My biggest qualm with Goldeneye was that its levels were oversized and often maze-like, with objectives scattered about illogically and endlessly respawning enemies. A favorite example of mine being that the key to a door you're meant to open is held by a random enemy on the other end of the map. Where even if you do find that one specific guy, there's a major risk that you won't even notice him even dropping the thing.

Perfect Dark is a very different beast. It still has a degree of exploration and freedom, but the levels have a much more coherent path to them. The objectives are also sensible and nowhere near as hard to find. The few times I did miss one, it was usually obvious where I should backtrack to or a quick glance at the mission briefing would provide the vital clue.

Perfect Dark also keeps the difficulty-based objectives. If you play the game on Agent, your missions are slimmed down to a number of core objectives while some areas that are now useless are closed off to you. Replay them on a higher setting and now you have more tasks to concern yourself with. And since so many of Goldeneye's annoyances have been purged from Perfect Dark, replaying these missions is now actually a proposition I'd consider.

I was also impressed with some of the smaller innovations that Perfect Dark offers. Its main menu is entirely diegetic, for example. You can click it away and start exploring Carrington Institute at your leisure, talk with characters, or run through the tutorials. Those cutscenes are mighty impressive, but they're also skippable. A rarity in an age where developers were eager to show off the hard work that went into making them. The enemies are also very impressive. They have a lot of different voice lines and behaviors depending on what's happening to them. They might get spooked and run off, they scramble for weapons when they're unarmed, and some NPCs might surrender to you.

Hell we haven't even talked about the multiplayer and the bots. Both of which are fantastic additions that, for many, had Perfect Dark replace Goldeneye outright as their go-to shooter to play with friends. Or alone, I suppose. Now that doing so is possible.

So is Perfect Dark truly perfect? Well we've already touched on the controls, so that's already technically a no. Besides that though, there are some other irksome qualities. The selections of weapons is broad, but there's a lot of overlap between them. With most of the actually useful weapons being some variant of a (semi)-auto rifle with a sizable clip or a highly-accurate pistol. Weapons do have alt-fire modes, but these vary in actual usefulness. Some objectives still feel gimmicky in ways that feel unfair and enemies do still spawn in from impossible places. Sometimes even spawning basically on top of you and immediately doing a ton of damage.
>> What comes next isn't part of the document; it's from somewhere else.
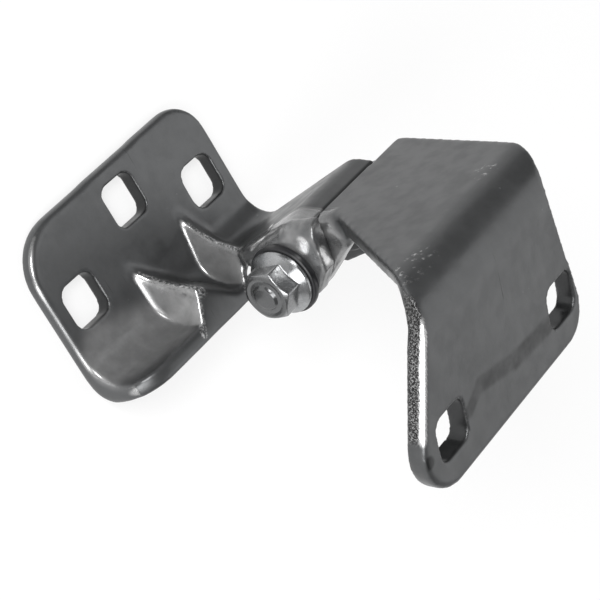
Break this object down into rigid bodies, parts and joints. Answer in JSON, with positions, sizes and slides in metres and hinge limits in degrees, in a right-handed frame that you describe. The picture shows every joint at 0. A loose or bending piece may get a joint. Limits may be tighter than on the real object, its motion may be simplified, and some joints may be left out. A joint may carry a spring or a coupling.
{
  "type": "vehicle door hinge",
  "caption": "Stamped steel door hinge: a ribbed pillar leaf and an angled door leaf turn on a flanged pivot bolt, with square mounting holes in both leaves.",
  "frame": {"origin": "middle of the pillar plate's outer pair of square holes, on the face that bears on the pillar", "axes": "+X from the plate towards the pivot, +Y along the pivot from the bolt's head to its nut, +Z square to the pillar plate, out of its outer face"},
  "size_m": [0.1085, 0.1113, 0.1254],
  "materials": {
    "coated_steel": "satin",
    "coated_steel_door": "satin",
    "zinc_bolt": "satin",
    "zinc_nut": "satin",
    "bush": "satin",
    "spacer_steel": "satin"
  },
  "bodies": {
    "pillar": {"pillar_leaf": "coated_steel", "bush_near": "bush", "bush_far": "bush"},
    "door": {"door_leaf": "coated_steel_door", "pivot_bolt": "zinc_bolt", "spacer": "spacer_steel", "washer": "zinc_nut", "lock_nut": "zinc_nut"}
  },
  "joints": [
    {"name": "door_swing", "type": "hinge", "parent": "pillar", "child": "door", "pos_m": [0.025, 0, 0.049], "axis": [0, 1, 0], "range_deg": [0, 75]}
  ]
}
As much as I like its story, you do kinda need to read the briefings because the cutscenes alone skip a lot of information. You finish one mission and suddenly you're somewhere else entirely without much of a transition. The cutscenes also lack subtitles, making the game less accessible to those with hearing issues. Rude given that these were a stable presence in prior Rare games.

Even if Perfect Dark has its blemishes though, these are small issues compared to the game's overall achievements. Not to mention how fun it is to play and replay. It's an amazing showcase for what the Nintendo 64 was capable of. Made even more remarkable when you consider it's a shooter, which the console was notoriously ill-suited for. I went into the game prepared to be disappointed, only to walk away as a fan. so unless the control issues are a definite dealbreaker for you, I implore you to give Perfect Dark a try.